_Extracted entries_:
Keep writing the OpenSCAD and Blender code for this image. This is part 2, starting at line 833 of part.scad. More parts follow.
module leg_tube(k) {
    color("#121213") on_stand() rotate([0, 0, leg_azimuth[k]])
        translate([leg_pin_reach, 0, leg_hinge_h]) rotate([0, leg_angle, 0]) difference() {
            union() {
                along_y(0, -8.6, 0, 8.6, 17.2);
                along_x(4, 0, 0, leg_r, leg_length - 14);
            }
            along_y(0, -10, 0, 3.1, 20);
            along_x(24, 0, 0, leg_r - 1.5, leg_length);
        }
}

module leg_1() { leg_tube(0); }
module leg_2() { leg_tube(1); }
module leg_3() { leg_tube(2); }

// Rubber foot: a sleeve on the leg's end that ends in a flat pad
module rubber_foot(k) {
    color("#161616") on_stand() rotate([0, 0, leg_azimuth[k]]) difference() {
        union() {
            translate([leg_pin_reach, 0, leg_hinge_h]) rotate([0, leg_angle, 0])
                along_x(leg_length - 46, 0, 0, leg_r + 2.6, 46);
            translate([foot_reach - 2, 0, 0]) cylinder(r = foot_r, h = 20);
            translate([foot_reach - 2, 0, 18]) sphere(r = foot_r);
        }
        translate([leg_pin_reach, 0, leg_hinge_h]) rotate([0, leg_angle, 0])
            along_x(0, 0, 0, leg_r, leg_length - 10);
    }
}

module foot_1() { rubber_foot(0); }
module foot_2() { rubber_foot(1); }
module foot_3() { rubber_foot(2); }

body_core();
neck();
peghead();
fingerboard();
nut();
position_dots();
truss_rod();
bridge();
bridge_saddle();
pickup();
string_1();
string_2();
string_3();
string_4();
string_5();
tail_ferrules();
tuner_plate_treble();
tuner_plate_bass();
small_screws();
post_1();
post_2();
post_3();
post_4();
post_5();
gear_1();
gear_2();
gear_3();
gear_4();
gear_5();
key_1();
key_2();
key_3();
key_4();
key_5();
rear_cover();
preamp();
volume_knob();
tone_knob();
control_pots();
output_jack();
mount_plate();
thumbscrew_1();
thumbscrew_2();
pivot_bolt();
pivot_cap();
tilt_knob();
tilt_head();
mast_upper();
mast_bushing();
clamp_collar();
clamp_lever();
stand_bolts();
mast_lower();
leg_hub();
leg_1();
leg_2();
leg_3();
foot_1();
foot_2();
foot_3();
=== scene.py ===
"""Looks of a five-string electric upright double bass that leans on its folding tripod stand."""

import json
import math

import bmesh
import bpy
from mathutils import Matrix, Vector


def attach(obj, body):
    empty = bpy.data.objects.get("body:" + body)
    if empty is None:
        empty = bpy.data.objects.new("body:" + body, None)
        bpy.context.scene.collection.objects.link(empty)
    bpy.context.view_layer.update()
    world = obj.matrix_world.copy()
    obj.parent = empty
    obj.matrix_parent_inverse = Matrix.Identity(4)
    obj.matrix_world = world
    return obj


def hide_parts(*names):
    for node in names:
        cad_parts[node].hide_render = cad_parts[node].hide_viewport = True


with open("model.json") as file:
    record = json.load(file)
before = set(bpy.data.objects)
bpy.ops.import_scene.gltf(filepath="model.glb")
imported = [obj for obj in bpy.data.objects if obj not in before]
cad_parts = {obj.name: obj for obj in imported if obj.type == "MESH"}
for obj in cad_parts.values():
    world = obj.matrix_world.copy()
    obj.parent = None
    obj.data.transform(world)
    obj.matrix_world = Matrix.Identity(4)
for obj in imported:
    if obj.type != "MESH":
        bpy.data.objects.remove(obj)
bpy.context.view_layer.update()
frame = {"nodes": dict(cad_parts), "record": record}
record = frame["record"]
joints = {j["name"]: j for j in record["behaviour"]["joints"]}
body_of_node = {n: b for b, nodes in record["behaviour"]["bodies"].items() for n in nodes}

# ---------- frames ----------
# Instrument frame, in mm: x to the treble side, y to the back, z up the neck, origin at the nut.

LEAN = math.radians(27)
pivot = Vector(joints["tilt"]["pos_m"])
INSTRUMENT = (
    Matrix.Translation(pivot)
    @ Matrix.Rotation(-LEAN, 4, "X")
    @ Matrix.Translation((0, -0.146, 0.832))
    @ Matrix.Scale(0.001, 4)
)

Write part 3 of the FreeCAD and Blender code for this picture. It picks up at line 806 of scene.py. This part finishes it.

==

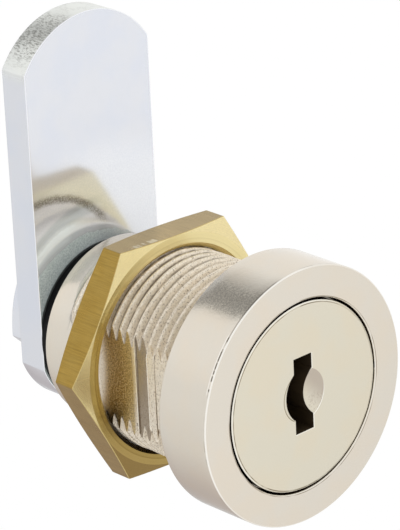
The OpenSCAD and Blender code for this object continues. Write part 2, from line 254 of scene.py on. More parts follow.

_Instructions to follow_: Output only the lines from the one containing "body_core();" through the one containing "before = set(bpy.data.objects)", inclusive, exactly as written.

_Answer for this exercise_:
body_core();
neck();
peghead();
fingerboard();
nut();
position_dots();
truss_rod();
bridge();
bridge_saddle();
pickup();
string_1();
string_2();
string_3();
string_4();
string_5();
tail_ferrules();
tuner_plate_treble();
tuner_plate_bass();
small_screws();
post_1();
post_2();
post_3();
post_4();
post_5();
gear_1();
gear_2();
gear_3();
gear_4();
gear_5();
key_1();
key_2();
key_3();
key_4();
key_5();
rear_cover();
preamp();
volume_knob();
tone_knob();
control_pots();
output_jack();
mount_plate();
thumbscrew_1();
thumbscrew_2();
pivot_bolt();
pivot_cap();
tilt_knob();
tilt_head();
mast_upper();
mast_bushing();
clamp_collar();
clamp_lever();
stand_bolts();
mast_lower();
leg_hub();
leg_1();
leg_2();
leg_3();
foot_1();
foot_2();
foot_3();
=== scene.py ===
"""Looks of a five-string electric upright double bass that leans on its folding tripod stand."""

import json
import math

import bmesh
import bpy
from mathutils import Matrix, Vector


def attach(obj, body):
    empty = bpy.data.objects.get("body:" + body)
    if empty is None:
        empty = bpy.data.objects.new("body:" + body, None)
        bpy.context.scene.collection.objects.link(empty)
    bpy.context.view_layer.update()
    world = obj.matrix_world.copy()
    obj.parent = empty
    obj.matrix_parent_inverse = Matrix.Identity(4)
    obj.matrix_world = world
    return obj


def hide_parts(*names):
    for node in names:
        cad_parts[node].hide_render = cad_parts[node].hide_viewport = True


with open("model.json") as file:
    record = json.load(file)
before = set(bpy.data.objects)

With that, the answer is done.